No total, entre coleta, varrição e demais atividades, a Urbana congrega 1,1 mil garis, sendo 620 contratados pela própria Companhia e o restante vinculado às duas empresas terceirizadas, a Marquise e a Líder. Destes, 42 trabalham com a limpeza e desobstrução de canais pluviais. No período pré e chuvoso essa equipe é reforçada por outros 40 funcionários remanejados do departamento de operações. O número seria suficiente, caso o depósito e condicionamento do lixo doméstico fosse feito de forma consciente. “Mais que infra-estrutura, o problema é de falta de educação, meramente educação”, disse o gerente.

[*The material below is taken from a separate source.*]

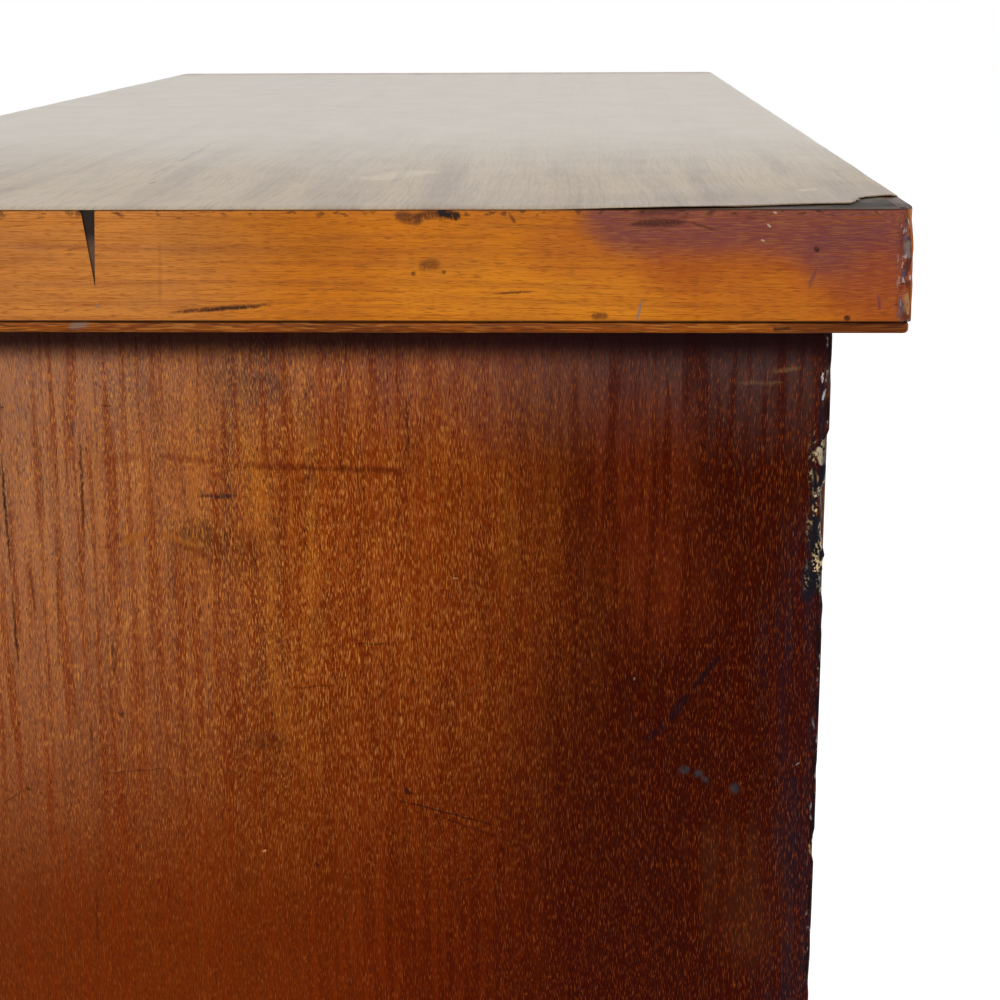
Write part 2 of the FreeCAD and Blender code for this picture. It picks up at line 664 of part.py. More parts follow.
DRAWERS = [
    {"name": "top_left_drawer", "x": -SHORT_CENTRE, "level": SHORT_Z, "opening": SHORT_OPENING,
     "width": SHORT_WIDTH, "long": False},
    {"name": "top_right_drawer", "x": SHORT_CENTRE, "level": SHORT_Z, "opening": SHORT_OPENING,
     "width": SHORT_WIDTH, "long": False},
    {"name": "upper_drawer", "x": 0.0, "level": UPPER_Z, "opening": UPPER_OPENING,
     "width": 2 * INNER_X, "long": True},
    {"name": "middle_drawer", "x": 0.0, "level": MIDDLE_Z, "opening": MIDDLE_OPENING,
     "width": 2 * INNER_X, "long": True},
    {"name": "lower_drawer", "x": 0.0, "level": LOWER_Z, "opening": LOWER_OPENING,
     "width": 2 * INNER_X, "long": True},
]


def dovetails(y_root, y_tip, z_pair, x_pair):
    """Tails that widen from their root to their tip, evenly spaced up a corner."""
    count = max(2, int((z_pair[1] - z_pair[0]) / TAIL_PITCH + 0.5))
    pitch = (z_pair[1] - z_pair[0]) / count
    tip_half = (pitch - PIN_TIP) / 2
    root_half = tip_half - abs(y_tip - y_root) * TAIL_SLOPE
    tails = []
    for index in range(count):
        middle = z_pair[0] + pitch * (index + 0.5)
        outline = [(y_root, middle - root_half), (y_tip, middle - tip_half),
                   (y_tip, middle + tip_half), (y_root, middle + root_half)]
        tails.append(prism_yz(outline, x_pair))
    return tails


def keyhole(y_pair, centre_x, centre_z, margin):
    """A keyhole, round above and slotted below, grown all round by a margin and run along Y."""
    radius = KEYHOLE_RADIUS + margin
    half = KEYHOLE_SLOT / 2 + margin
    foot_z = centre_z - KEYHOLE_LENGTH - margin
    start = -90 + math.degrees(math.asin(half / radius))
    step = (180 - 2 * start) / KEYHOLE_FLAT_COUNT
    outline = [(centre_x + half, foot_z)]
    for index in range(KEYHOLE_FLAT_COUNT + 1):
        outline.append(point_on_circle((centre_x, centre_z), radius, start + step * index))
    outline.append((centre_x - half, foot_z))
    return prism_xz(outline, y_pair)


def lock_recess(centre_x, top_z):
    """The space that the lock takes out of the drawer front, from its back and its upper edge."""
    half = LOCK_WIDTH / 2
    case_half = half - CASE_MARGIN
    plate_x = (centre_x - half, centre_x + half)
    plate = block(plate_x, (CASE_BACK_Y, FRONT_BACK_Y), (top_z - LOCK_HEIGHT, top_z))
    selvedge = block(plate_x, (FRONT_BACK_Y - SELVEDGE_DEPTH, FRONT_BACK_Y),
                     (top_z - SELVEDGE_THICKNESS, top_z))
    case = block((centre_x - case_half, centre_x + case_half), (CASE_FRONT_Y, CASE_BACK_Y),
                 (top_z - LOCK_HEIGHT + CASE_MARGIN, top_z))
    return union([plate, selvedge, case])


def make_lock(drawer, top_z):
    """Brass lock case with its selvedge, hollow for the bolt, and the inset keyhole escutcheon."""
    centre_x = drawer["x"]
    key_z = top_z - KEYHOLE_DROP
    case_half = LOCK_WIDTH / 2 - CASE_MARGIN - CASE_WALL
    inside = block((centre_x - case_half, centre_x + case_half), (CASE_FRONT_Y + CASE_WALL, CASE_BACK_Y),
                   (top_z - LOCK_HEIGHT + CASE_MARGIN + CASE_WALL, top_z - SELVEDGE_THICKNESS))
    slot_half = BOLT_WIDTH / 2 + BOLT_GAP
    slot = block((centre_x - slot_half, centre_x + slot_half), (BOLT_Y[0] - BOLT_GAP, BOLT_Y[1] + BOLT_GAP),
                 (top_z - SELVEDGE_THICKNESS, top_z))
    case = lock_recess(centre_x, top_z).cut([inside, slot])
    case = case.cut(keyhole((CASE_FRONT_Y, CASE_FRONT_Y + CASE_WALL), centre_x, key_z, 0))
    pin = towards_front(turned([(KEY_PIN_RADIUS, -CASE_DEPTH), (KEY_PIN_RADIUS, 0)], KEYHOLE_FLAT_COUNT))
    case = union([case, pin.translated(FreeCAD.Vector(centre_x, CASE_FRONT_Y, key_z))])
    rim_y = (FRONT_Y, FRONT_Y + ESCUTCHEON_DEPTH)
    rim = keyhole(rim_y, centre_x, key_z, ESCUTCHEON_RIM).cut(keyhole(rim_y, centre_x, key_z, 0))
    write_node(drawer["name"] + "_lock", [case, rim])

    # The bolt is a plate with a talon notch in its foot, where the key catches and lifts it
    half = BOLT_WIDTH / 2
    bolt = block((centre_x - half, centre_x + half), BOLT_Y, (top_z - BOLT_HEIGHT, top_z))
    talon = KEYHOLE_RADIUS + KEY_PIN_RADIUS
    notch = block((centre_x - talon, centre_x + talon), BOLT_Y, (key_z - talon, key_z + talon))
    write_node(drawer["name"] + "_bolt", [bolt.cut(notch)])


def knob_solid():
    """A turned knob with its shank: spigot, base ring, waisted neck and oval head. Axis is +Z."""
    rim_z = KNOB_REACH - KNOB_DOME_HEIGHT
    cove_z = KNOB_BASE_HEIGHT + KNOB_NECK_HEIGHT
    upper_half = KNOB_DOME_HEIGHT / math.sin(math.radians(KNOB_CROWN_ANGLE))
    lower_half = (rim_z - cove_z) / math.sin(math.radians(KNOB_CROWN_ANGLE))
    spigot_end = -(FRONT_THICKNESS - SPIGOT_RECESS)
    profile = [(SPIGOT_RADIUS, spigot_end),
               (SPIGOT_RADIUS, 0),
               (KNOB_BASE_RADIUS, 0),
               (KNOB_BASE_RADIUS, KNOB_BASE_HEIGHT / 2),
               ((KNOB_BASE_RADIUS + KNOB_NECK_RADIUS) / 2, KNOB_BASE_HEIGHT),
               (KNOB_NECK_RADIUS, KNOB_BASE_HEIGHT + KNOB_NECK_HEIGHT / 2),
               (KNOB_NECK_RADIUS + KNOB_NECK_FLARE, cove_z)]
    profile += oval_points(rim_z, KNOB_RADIUS, lower_half, [-KNOB_CROWN_ANGLE / 2, 0])
    profile += oval_points(rim_z, KNOB_RADIUS, upper_half, [KNOB_CROWN_ANGLE / 2, KNOB_CROWN_ANGLE])
    return turned(profile, KNOB_FLAT_COUNT)


def make_drawer(drawer):
    """One drawer: lapped dovetails at the front, through dovetails at the back, and what it carries."""
    name = drawer["name"]
    half = drawer["width"] / 2 - DRAWER_SIDE_GAP
    low_x = drawer["x"] - half
    high_x = drawer["x"] + half
    low_z = drawer["level"] + RUNNING_GAP
    high_z = drawer["level"] + drawer["opening"] - DRAWER_TOP_GAP
    side_top = high_z - SIDE_DROP
    back_top = high_z - BACK_DROP
    panel_z = (low_z + PANEL_LIFT, low_z + PANEL_LIFT + PANEL_THICKNESS)
    left_x = (low_x, low_x + DRAWER_SIDE_THICKNESS)
    right_x = (high_x - DRAWER_SIDE_THICKNESS, high_x)
    lap_y = FRONT_Y + LAP_THICKNESS
    back_y = DRAWER_END_Y - DRAWER_BACK_THICKNESS
    inner = (left_x[1], right_x[0])

    front = block((low_x, high_x), (FRONT_Y, FRONT_BACK_Y), (low_z, high_z))
    back_parts = [block(inner, (back_y, DRAWER_END_Y), (panel_z[1], back_top))]
    sides = []
    for x_pair, inward in ((left_x, 1), (right_x, -1)):
        front_tails = dovetails(FRONT_BACK_Y, lap_y, (low_z + HALF_PIN, side_top - HALF_PIN), x_pair)
        back_tails = dovetails(back_y, DRAWER_END_Y, (panel_z[1], back_top), x_pair)
        front_pins = block(x_pair, (lap_y, FRONT_BACK_Y), (low_z, side_top)).cut(front_tails)
        back_pins = block(x_pair, (back_y, DRAWER_END_Y), (panel_z[1], back_top)).cut(back_tails)
        side = block(x_pair, (lap_y, DRAWER_END_Y), (low_z, side_top)).cut([front_pins, back_pins])
        inner_x = x_pair[1] if inward == 1 else x_pair[0]
        groove_x = sorted((inner_x, inner_x - inward * PANEL_GROOVE))
        side = side.cut(block(groove_x, (lap_y, DRAWER_END_Y), panel_z))
        sides.append(side)
        front = front.cut(front_tails)
        back_parts.append(back_pins)
    back = union(back_parts)

    # The bottom slides in from behind, in grooves in the sides and the front
    front = front.cut(block(inner, (FRONT_BACK_Y - FRONT_GROOVE, FRONT_BACK_Y), panel_z))
    panel_x = (inner[0] - PANEL_GROOVE + GROOVE_SLACK, inner[1] + PANEL_GROOVE - GROOVE_SLACK)
    panel_y = (FRONT_BACK_Y - FRONT_GROOVE + GROOVE_SLACK, DRAWER_END_Y)
    bottoms = [block(panel_x, panel_y, panel_z)]
    if drawer["long"]:
        middle = drawer["x"]
        lip_x = (middle - MUNTIN_WIDTH / 2, middle + MUNTIN_WIDTH / 2)
        lip_y = (FRONT_BACK_Y, DRAWER_END_Y)
        edge = MUNTIN_WIDTH / 2 - PANEL_GROOVE
        web = block((middle - edge, middle + edge), panel_y, panel_z)
        lip = block(lip_x, lip_y, (panel_z[1], panel_z[1] + MUNTIN_LIP))
        foot = block(lip_x, lip_y, (panel_z[0] - MUNTIN_LIP, panel_z[0]))
        bottoms = [block((panel_x[0], middle - edge), panel_y, panel_z),
                   union([web, lip, foot]),
                   block((middle + edge, panel_x[1]), panel_y, panel_z)]
        back = back.cut(lip)
    write_node(name + "_bottom", bottoms)
    write_node(name + "_sides", sides)
    write_node(name + "_back", [back])

    # Cockbeads lie in rebates round the face and stand proud of it with a rounded nose
    strips = cockbeads((low_x, high_x), (low_z, high_z))
    rebate_y = (FRONT_Y, lap_y)
    bead = COCKBEAD_THICKNESS
    window = block((low_x + bead, high_x - bead), rebate_y, (low_z + bead, high_z - bead))
    front = front.cut(block((low_x, high_x), rebate_y, (low_z, high_z)).cut(window))
    write_node(name + "_cockbeads", strips)

    front = front.cut(lock_recess(drawer["x"], high_z))
    key_z = high_z - KEYHOLE_DROP
    front = front.cut(keyhole((FRONT_Y, CASE_FRONT_Y), drawer["x"], key_z, 0))
    front = front.cut(keyhole((FRONT_Y, FRONT_Y + ESCUTCHEON_DEPTH), drawer["x"], key_z, ESCUTCHEON_RIM))
    make_lock(drawer, high_z)

    knob = towards_front(knob_solid())
    bore_radius = SPIGOT_RADIUS + SPIGOT_GAP
    bore = towards_front(turned([(bore_radius, -FRONT_THICKNESS), (bore_radius, 0)], KNOB_FLAT_COUNT))
    knob_z = (low_z + high_z) / 2
    spread = drawer["width"] / 2 - KNOB_INSET
    places = [drawer["x"] - spread, drawer["x"] + spread] if drawer["long"] else [drawer["x"]]
    knobs = []
    for x in places:
        front = front.cut(bore.translated(FreeCAD.Vector(x, FRONT_Y, knob_z)))
        knobs.append(knob.translated(FreeCAD.Vector(x, FRONT_Y, knob_z)))
    write_node(name + "_knobs", knobs)
    write_node(name + "_front", [front])


def cockbeads(x_pair, z_pair):
    """Four mitred strips with rounded noses, round the edges of a drawer front."""
    thick = COCKBEAD_THICKNESS
    back_y = FRONT_Y + LAP_THICKNESS
    nose_y = FRONT_Y - COCKBEAD_PROUD
    shoulder_y = nose_y + thick / 2
    half = thick / 2
    # The rounded nose is drawn in three flats
    section = [(back_y, 0), (shoulder_y, 0), (nose_y, half / 2),
               (nose_y, thick - half / 2), (shoulder_y, thick), (back_y, thick)]
    left = prism_xy([(x_pair[0] + across, y) for y, across in section], z_pair)
    low = prism_yz([(y, z_pair[0] + across) for y, across in section], x_pair)
    middle_x = (x_pair[0] + x_pair[1]) / 2
    middle_z = (z_pair[0] + z_pair[1]) / 2
    # The mitre zone of the left strip: a trapezium that narrows by a strip's thickness at each end
    points = [(x_pair[0], z_pair[0]), (x_pair[0] + thick, z_pair[0] + thick),
              (x_pair[0] + thick, z_pair[1] - thick), (x_pair[0], z_pair[1])]
    left = left.common(prism_xz(points, (nose_y, back_y)))
    right = left.mirror(FreeCAD.Vector(middle_x, 0, 0), X_AXIS)
    points = [(x_pair[0], z_pair[0]), (x_pair[1], z_pair[0]),
              (x_pair[1] - thick, z_pair[0] + thick), (x_pair[0] + thick, z_pair[0] + thick)]
    low = low.common(prism_xz(points, (nose_y, back_y)))
    high = low.mirror(FreeCAD.Vector(0, 0, middle_z), Z_AXIS)
    return [left, right, low, high]


os.makedirs("parts", exist_ok=True)
make_top()
make_sides()
make_rails()
make_runners()
make_stops()
make_bottom_and_back()
make_plinth()
make_blocks()
make_feet()
for one_drawer in DRAWERS:
    make_drawer(one_drawer)
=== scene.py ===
"""The woods, wear and fittings of an antique mahogany chest of drawers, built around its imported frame."""

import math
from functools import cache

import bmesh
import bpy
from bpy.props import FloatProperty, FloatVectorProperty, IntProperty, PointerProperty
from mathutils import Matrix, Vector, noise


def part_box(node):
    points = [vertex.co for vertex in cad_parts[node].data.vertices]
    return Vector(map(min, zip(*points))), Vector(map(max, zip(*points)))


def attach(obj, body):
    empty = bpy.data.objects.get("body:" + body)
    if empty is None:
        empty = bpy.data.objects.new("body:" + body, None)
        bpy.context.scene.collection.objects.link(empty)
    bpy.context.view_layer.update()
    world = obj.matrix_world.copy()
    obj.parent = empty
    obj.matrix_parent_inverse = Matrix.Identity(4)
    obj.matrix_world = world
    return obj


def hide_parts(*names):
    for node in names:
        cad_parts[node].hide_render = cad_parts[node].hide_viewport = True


bl_info = {
    "name": "Antique Chest of Drawers",
    "version": (1, 0, 0),
    "blender": (4, 5, 0),
    "location": "View3D > Sidebar > Chest",
    "description": "Dresses the frame of a mahogany chest in worn timber, polish and brass",
    "category": "Add Mesh",
}

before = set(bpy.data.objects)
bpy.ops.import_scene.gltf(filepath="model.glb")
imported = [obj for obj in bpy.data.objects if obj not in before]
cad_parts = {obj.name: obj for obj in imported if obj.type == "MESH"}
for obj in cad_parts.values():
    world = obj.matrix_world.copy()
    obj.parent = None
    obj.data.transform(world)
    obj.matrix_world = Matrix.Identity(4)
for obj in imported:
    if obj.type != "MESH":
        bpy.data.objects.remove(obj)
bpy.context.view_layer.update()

MM = 0.001
TOP_CORNER_RADIUS = 0.0035
DRAWERS = ("top_left_drawer", "top_right_drawer", "upper_drawer", "middle_drawer", "lower_drawer")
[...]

Mesmo a quilômetros de distância, o depósito inadequado recai na rede de drenagem. Quando não entope, acaba sendo levado para rios e reservatórios. “A função de renovar os aquíferos de algumas lagoas de captação é totalmente comprometida, dando lugar à contaminação”, observa.

Existem hoje em Natal, 55 lagoas de captação, das quais 45 urbanizadas, usadas muitas vezes como “lixões”. A manutenção também sai caro. Somente este ano em retirada de mato e lixo da lagoa do loteamento de José Sarney, zona Norte de Natal, foram gastos R$ 121 mil.

Ao todo, 20 reservatórios passaram pela retirada de resíduos nos primeiros meses do ano. O volume de lixo chega a assustar. Somente da lagoa de São Conrado, em Lagoa Nova,  529 caminhões, o que equivale um volume de 2.550 toneladas de lixo, entulho e poda. Endereço certo de transbordamento, das lagoas do loteamento José Sarney e do Panatis, na zona Norte de Natal, o volume chegou a 2.500 e 750 toneladas, respectivamente. Embora conte com uma conscientização maior por parte dos moradores prejudicados diretamente quando transborda, em vários pontos do entorno há pequenos “lixões”. “A educação deve ser coletiva”, afirma Martins.

Por lei, a Companhia é obrigada a executar a coleta do lixo domiciliar, pagos pela taxa de limpeza pública que equivale a 30% do valor total do IPTU, que varia de acordo com a localização e tamanho da área de ocupação de imóvel. Além da limpeza pública, outros serviços, como a retirada de entulhos da construção civil e poda de árvores são de obrigação de quem gera o lixo.